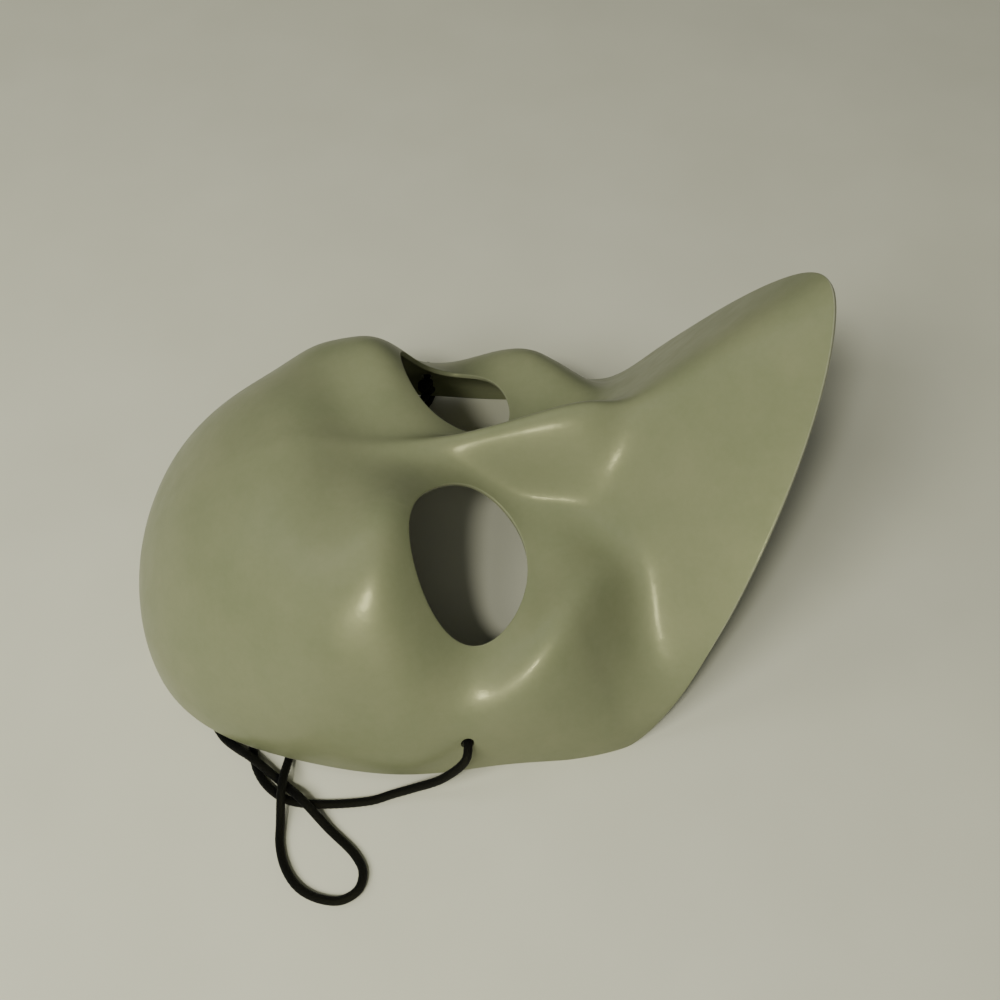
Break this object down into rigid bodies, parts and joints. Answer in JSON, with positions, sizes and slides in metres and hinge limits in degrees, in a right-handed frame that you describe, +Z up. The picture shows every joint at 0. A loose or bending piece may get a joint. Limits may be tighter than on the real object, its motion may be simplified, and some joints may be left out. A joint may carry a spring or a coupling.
{
  "type": "theatre mask",
  "caption": "Blank full-face theatre mask: a thin moulded shell with open eye holes, a straight nose, a long jutting chin prow and a round elastic head cord, lying face up.",
  "frame": {"origin": "on the ground, under the middle of the mask's own box as it lies face up on its rim", "axes": "+X from the forehead to the chin, +Z up out of the face, +Y across the face to the side away from the cord's loop"},
  "size_m": [0.2296, 0.2132, 0.1355],
  "materials": {
    "shell_plastic": "pale sage green thermoformed plastic with a soft satin gloss, unpainted",
    "cord_elastic": "black braided round elastic"
  },
  "bodies": {
    "root": {"mask_shell": "shell_plastic", "elastic_cord": "cord_elastic", "knot_near": "cord_elastic", "knot_far": "cord_elastic"}
  },
  "joints": []
}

-=-=-=-=-

WHAT THE TASK ASKS ->
Copy every line that includes the string "bodies" from the material above.

OUTPUT BELOW ->
Break this object down into rigid bodies, parts and joints. Answer in JSON, with positions, sizes and slides in metres and hinge limits in degrees, in a right-handed frame that you describe, +Z up. The picture shows every joint at 0. A loose or bending piece may get a joint. Limits may be tighter than on the real object, its motion may be simplified, and some joints may be left out. A joint may carry a spring or a coupling.
  "bodies": {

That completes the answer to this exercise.